- Theatrical release poster
- Directed by: Bob Graham
- Written by: Leon Elswit; Gregory Nava; Eula Seaton; Anna Thomas;
- Based on: The Awakening by Kate Chopin
- Produced by: Warren Jacobson; Sally Sharp;
- Starring: Sally Sharp; Lilia Skala; David Marshall Grant; Paul Roebling; Paul Shenar; John McLiam; Mark Linn-Baker; Patricia Barry;
- Cinematography: Robert Elswit
- Edited by: Jay Cassidy
- Music by: Shirley Walker
- Production companies: Quartet Films; Sewanee Productions;
- Distributed by: Quartet Films
- Release dates: November 19, 1981 (United Kingdom); September 1982 (United States);
- Running time: 105 min
- Country: United States
- Language: English

= The End of August =

The End of August is a 1981 American drama film directed by Bob Graham and written by Leon Elswit, Gregory Nava, Eula Seaton, and Anna Thomas.

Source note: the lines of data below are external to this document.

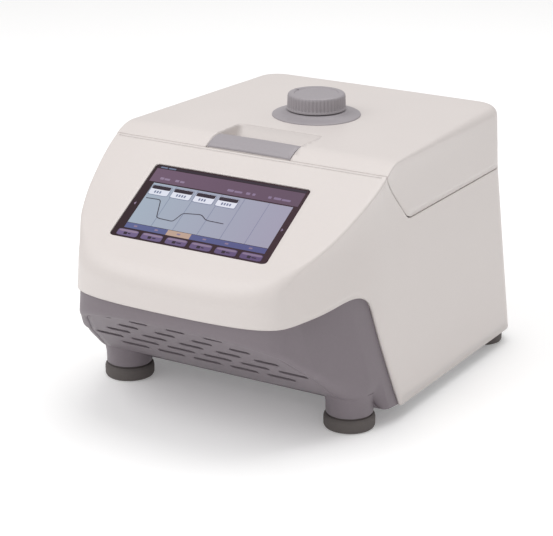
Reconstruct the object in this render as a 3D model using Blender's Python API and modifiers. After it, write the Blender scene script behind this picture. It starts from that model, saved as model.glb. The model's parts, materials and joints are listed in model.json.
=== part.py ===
"""Bench-top thermal cycler: a moulded housing with a sloped touch display, a grey foot cowl,
a heated 96-well block on thermoelectric modules, and a hinged lid with a height-adjusted hot plate.

Metres, +Z up, -Y is the front with the display, origin on the bench below the middle of the box.
"""
import math

import bmesh
import bpy
from mathutils import Matrix, Vector

# ---- envelope ---------------------------------------------------------------------------------
FRONT_Y = -0.1927            # foremost point of the front lip
REAR_Y = 0.1867              # rear wall
HALF_BASE = 0.148            # half width where the skirt ends
HALF_SEAM = 0.131            # half width at the lid seam
HALF_TOP = 0.1285            # half width just below the lid's rounded top edge
BASE_Z = 0.014               # lower edge of the skirt
LIP_Z = 0.114                # lower edge of the front lip
SEAM_Z = 0.169               # lid seam on the sides and rear
EDGE_Z = 0.217               # height where the lid's sides end and its rounding starts
CROWN_Z = 0.2272             # lid top at its middle
LID_NOSE_Z = 0.2188          # lower edge of the lid's rolled front
REAR_CORNER = 0.025
FRONT_TAPER = 0.133          # length over which the sides draw in towards the front
WALL = 0.003
GAP = 0.0004

# ---- sloped panel and display -------------------------------------------------------------------
PANEL_TILT = math.radians(30.7)
PANEL_Y, PANEL_Z = -0.1228, 0.1831
PANEL_TOP_Y = -0.0623        # where the panel meets the lid
PANEL_FOOT_Y = -0.1790       # where the panel turns down into the lip
SCREEN_W, SCREEN_H = 0.155, 0.086
SCREEN_CORNER = 0.0035

# ---- lid seam, arch and cowl --------------------------------------------------------------------
SEAM_FOOT_Y = -0.0133        # where the sloped part of the seam reaches the level part
ARCH_TOP = (-0.1125, 0.1265)
ARCH_TIP = (-0.0505, 0.014)
COWL_INSET = WALL + GAP
BELLY_TOP = (-0.192, 0.097)
BELLY_FOOT = (-0.104, 0.033)
BELLY_BACK = (-0.055, 0.022)

# ---- feet -----------------------------------------------------------------------------------------
FRONT_FOOT = (0.114, -0.082)
REAR_FOOT = (0.121, 0.157)
STEM_R = 0.0205
FOOT_R = 0.0222
FOOT_Z = 0.0125

# ---- sample block and its stack -------------------------------------------------------------------
BLOCK_Y = 0.057
BLOCK_W, BLOCK_D = 0.118, 0.082
BLOCK_TOP, BLOCK_BOTTOM = 0.1725, 0.1470
WELL_PITCH, WELL_R, WELL_DEPTH = 0.009, 0.0032, 0.0165
WELL_COLS, WELL_ROWS = 12, 8
PELTIER = (0.039, 0.0395, 0.0036)
SINK_W, SINK_D = 0.150, 0.110
SINK_BASE, FIN_H, FIN_T, FIN_PITCH = 0.010, 0.048, 0.0017, 0.0048

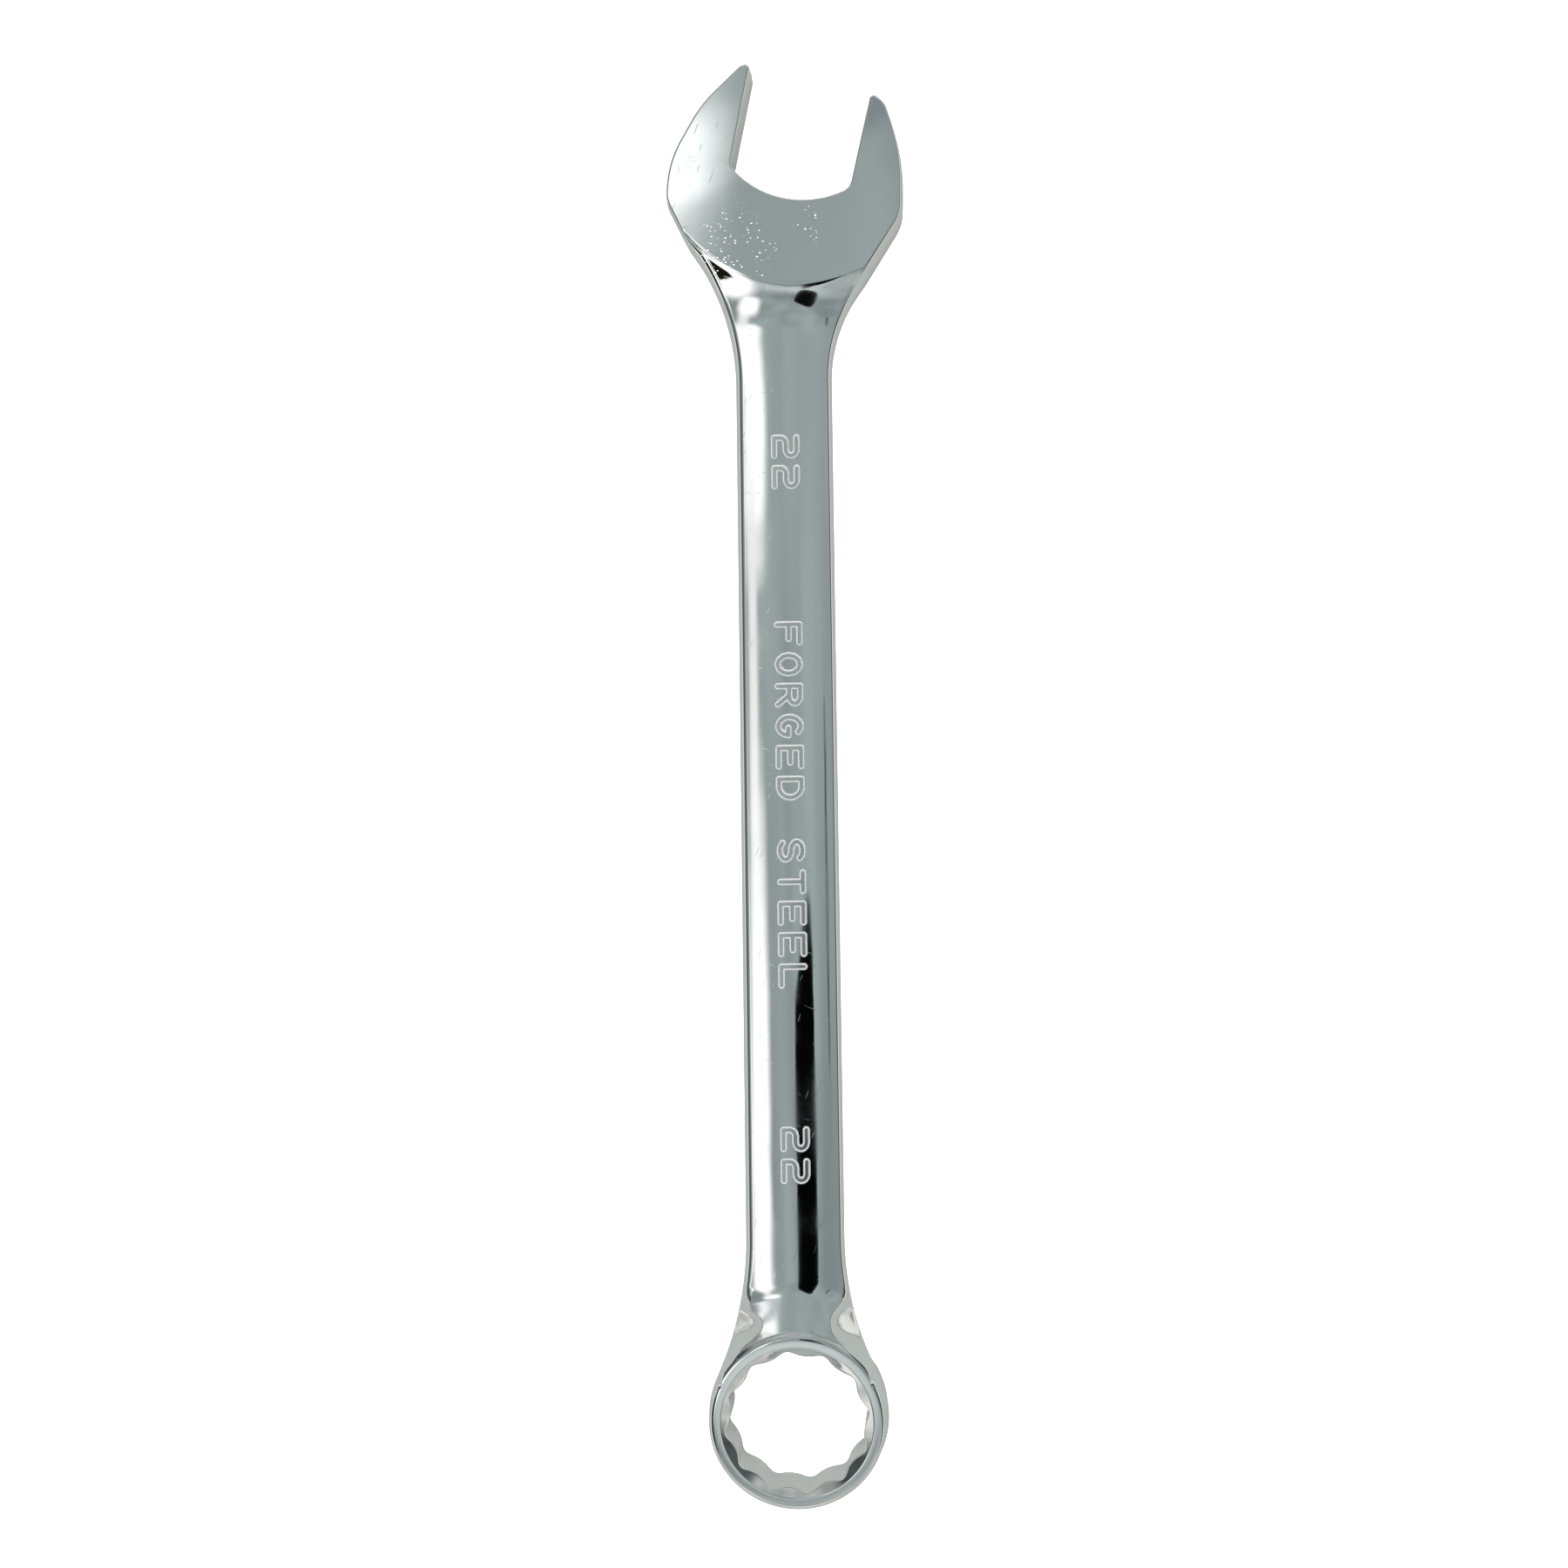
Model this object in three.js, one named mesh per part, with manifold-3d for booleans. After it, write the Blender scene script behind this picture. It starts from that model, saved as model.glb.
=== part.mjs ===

The film is based on the 1899 novel The Awakening by Kate Chopin. The films explores such themes as female awakening, marital roles, independence, societal constraints.

==Plot==
In the turn-of-the-century city of New Orleans, Edna Pontellier's awakening to her identity beyond that of a wife and mother sets her on a transformative path of self-exploration. This journey profoundly impacts not only her own existence but also the lives of those close to her. Caught between her familial responsibilities and a deep yearning for passion, she is drawn first to the admiring affection of the young Robert, and later to the allure of the gallant Arobin. As her reality takes on the hazy texture of a dream, she is ultimately forced to confront the inevitable return to waking life.

==Cast==
- Sally Sharp as Edna
- Lilia Skala as Mlle. Reisz
- David Marshall Grant as Robert
- Paul Roebling as Leonce
- Paul Shenar as Arobin
- John McLiam as Colonel
- Mark Linn-Baker as Victor LeBrum
- Patricia Barry as Mrs. Merriman

==Reception==
A reviewer of Time Out wrote: "Another earnest attempt by film-makers gripped by that proselytising zeal which affects those who read good novels... Regrettably, the film finds no satisfactory substitute for reflective insights into the female mind, condemning the well-acted characters to a two-dimensional existence and inadvertently relegating Chopin's work to the genre of 'local colourist' from which she endeavoured to escape. A potboiler."